Back in the 1980s researchers like Artemis Simopoulos, M.D. ran up the warning flags about grain. (See some of her published works with links located on our Science Links Web page.) It was then when people first started hearing about Omega-3 Fatty Acids. Right, the only reason you hear about Omega-3 Fatty Acids today is because researchers discovered that grain is deficient in that essential fatty acid which is so critical for optimal body function.
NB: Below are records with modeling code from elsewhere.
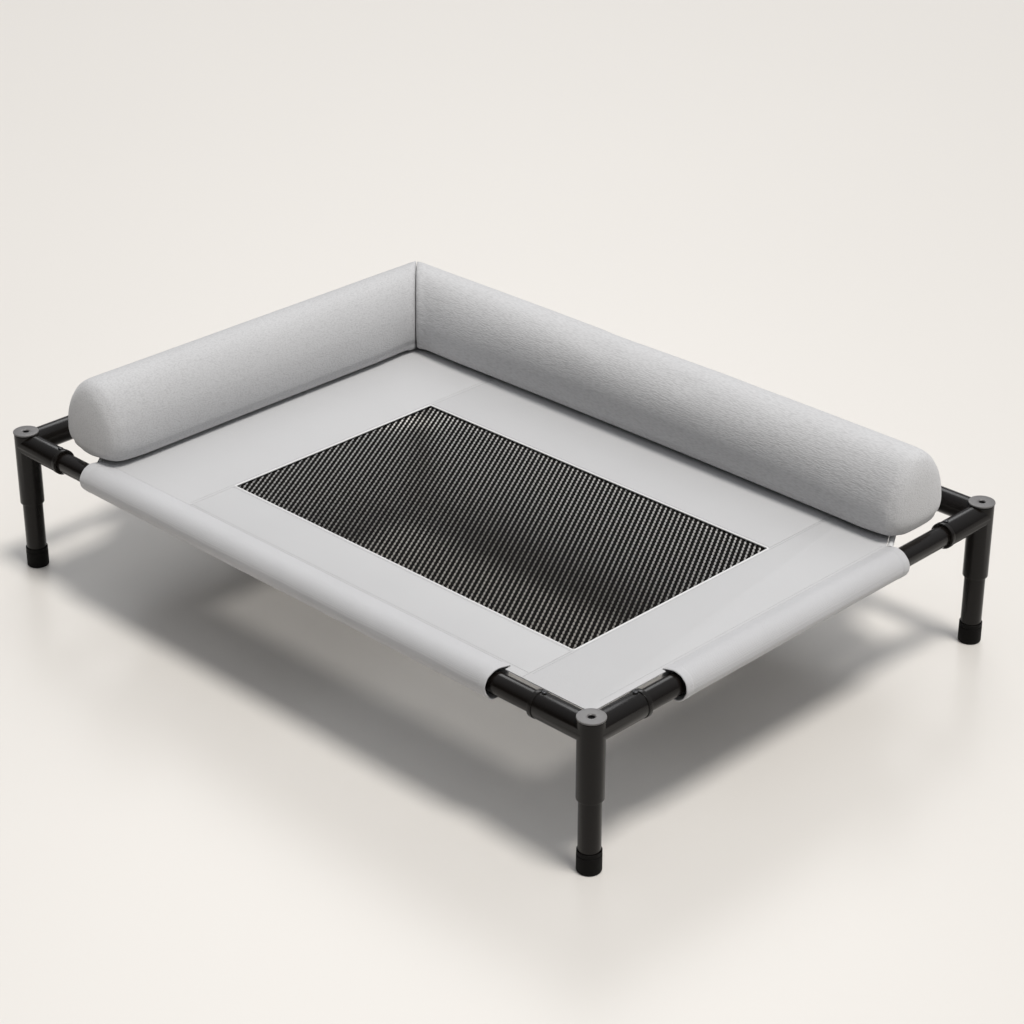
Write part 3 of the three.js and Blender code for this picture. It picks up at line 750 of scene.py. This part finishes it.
def add_deck():
    """Four bands, a bound edge round the opening painted lighter as a highlight, and rows of stitches."""
    thread_z = DECK_TOP + 0.05 * MM
    rows = stitch_rows()
    for name, outline in BANDS.items():
        node = f"deck_band_{name}"
        band = add_piece(f"{name}_band_cloth", slab(outline), "cloth", [node], 25.0)
        lines = [((*a, thread_z), (*b, thread_z)) for a, b in rows[name]]
        extra = [add_piece(f"{name}_band_stitches", stitches(lines), "stitch", angle=60.0)]
        xs, ys = [p[0] for p in outline], [p[1] for p in outline]
        flat = (max(xs) - min(xs), max(ys) - min(ys))
        if name == "front":
            extra.append(add_opening_edge())
        if name in ("left", "right"):
            extra += [add_corner_hem(c) for c in CORNERS if name in c and c != "front_right"]
        area_of(outline)


def add_opening_edge():
    """Narrow binding round the opening, painted lighter than the deck cloth as a highlight."""
    inset = 0.9 * MM
    corners = rectangle(OPEN_X[0] - inset, OPEN_X[1] + inset, OPEN_Y[0] - inset, OPEN_Y[1] + inset)
    path = []
    for (ax, ay), (bx, by) in zip(corners, corners[1:] + corners[:1]):
        for t in np.linspace(0.004, 0.996, 60):
            path.append((ax + (bx - ax) * t, ay + (by - ay) * t, DECK_TOP - 0.35 * MM))
    made = rod_along(path, 1.25 * MM, 12, closed=True, squash=0.8)
    return add_piece("opening_binding", made, "hem", angle=60.0)


def curl():
    """The rolled hem's section: a spiral from near its middle outwards."""
    t = np.linspace(0, 1, 41)
    size = CURL_R * (0.10 + 0.76 * t)
    turn = math.tau * CURL_TURNS * t - 0.7
    return np.stack([size * np.cos(turn), size * np.sin(turn)], -1)


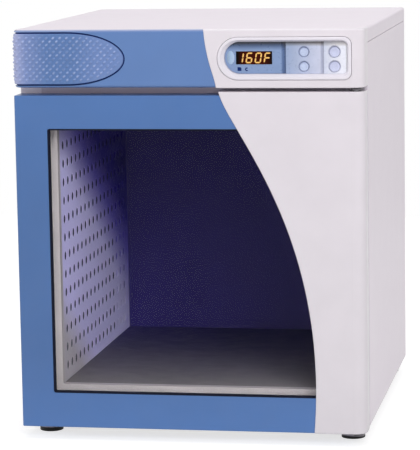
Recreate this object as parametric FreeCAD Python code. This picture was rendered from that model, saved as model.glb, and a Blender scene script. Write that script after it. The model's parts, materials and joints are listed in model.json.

Therefore grain is the atomic bomb of the American food system and so far the only response by our government has been the restructuring of the Food Pyramid putting grain on the side with equal footing with veggies, fruits, and meats. It would not be practical for the USDA to come out and condemn grain outright. If it did, there would not be enough proper food to go around. Currently, the American food system feeds 300,000,000 people three meals a day. Most of the food is grain, grain-based, and grain-fed livestock products. There is no way a production system this size can turn around over night. Therefore it will take decades before it becomes common knowledge amongst the masses that their health will be optimized when grain is no longer in their diet.
You Have a Choice
Unlike the multitude you have a choice. You know the facts now and you can easily take steps to assure that you and your loved ones can optimize their physical and mental health. All it takes is will power and the discipline to refuse to follow the masses in their lemming like drive over the cliff. Yes, many people will refuse to change their ways. They will insist on consuming grain, grain-based foods and drinks, grain-fed livestock, and high glycemic foods (sugars). They want the same sensory and social pleasures they have always had and will continue on that path no matter the consequences. This irresponsible behavior cannot be stopped in most cases. I suppose it’s like dealing with addicts. Addicts usually continue on their hell bent paths no matter what until they land in the gutter. And even then, many will not stop. That’s just human nature.
Consequently the massive grain-based food system will continue to wrought its destruction on Americans for decades to come as the people blame inconsequential factors that won’t even amount to a Lady Finger firecracker compared to the food system’s real atomic bomb – which is grain. The beat goes on.